Inadequate furniture a challenge in schools— World Vision Ghana
The beneficiary public schools include Kurugu Primary School, Kaasi Primary School, Mirigu Primary School, Nabango Primary School, Dazongo Primary School and Sirigu Primary B School.
“One of our key technical programmes that we implement in the Kassena-Nankana West District is reading improvement in primary education. The goal of this project is to ensure that children are able to read with comprehension by completion of grade two. However, our monitoring visits over the years have revealed that there are several challenges facing schools, that is preventing effective teaching and learning. And one of the challenges is inadequate furniture in some of the schools.
“Throughout our monitoring, we’ve realised that in some schools, children have to resort to sitting on the floor during teaching and learning. As a result of this challenge, World Vision and partners have come together to support some schools with a total of 300 dual writing desks to improve teaching and learning in those schools. World Vision is dedicated to working with communities, especially children and the most vulnerable, to bring about human transformation. World Vision has operated in Ghana since 1979 and in the Kassena-Nankana West District since 2008,” the organisation’s Cluster Programmes Manager, Robert Pwazaga, remarked as he handed over the desks at Sirigu to officials from the Ghana Education Service (GES).
Receiving the furniture, said to be worth US$10,000 or Gh¢57,700, as Assistant Director in charge of Planning and Statistics at the Kassena-Nankana District Education Directorate, Isaac Pabia, thanked the WVG for “the numerous interventions in the educational sector” in the district.
“You have been a good partner we’ve been working with for some time now. And one of the key challenges we have in the district is furniture, as your monitoring portrays. And today you’ve come in to help us alleviate that suffering our children are going through. We are so glad and hope that as time goes on we will be receiving more of this support from you.
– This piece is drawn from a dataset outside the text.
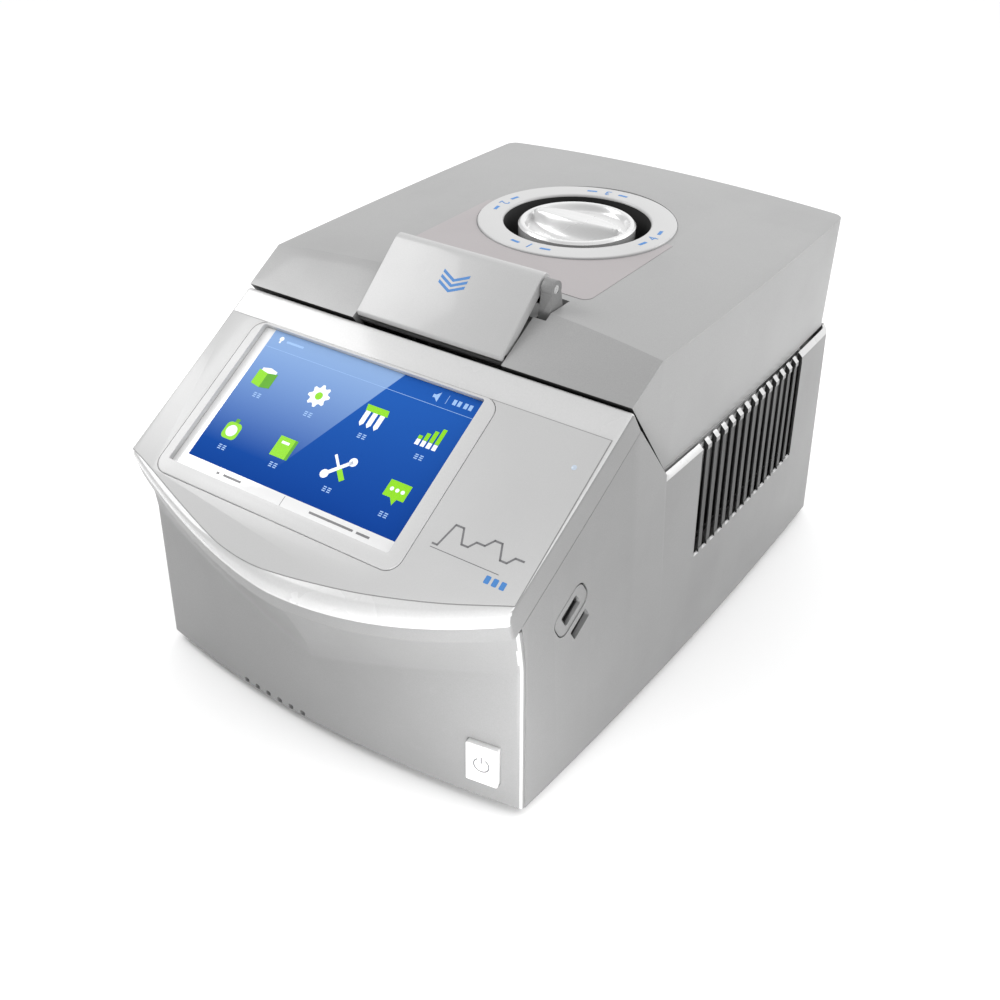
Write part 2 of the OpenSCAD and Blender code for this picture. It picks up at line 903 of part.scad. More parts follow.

“I also want to take this opportunity to entreat the heads of the beneficiary schools to take good care of the furniture so that it will last long for us. When you go round and see children writing on the floor, it’s heartbreaking. So, if World Vision is coming in to support us, I think the best we can do in return is to take good care of what they have given us,” he said to a round of applause from the relieved-looking schoolchildren and school authorities present.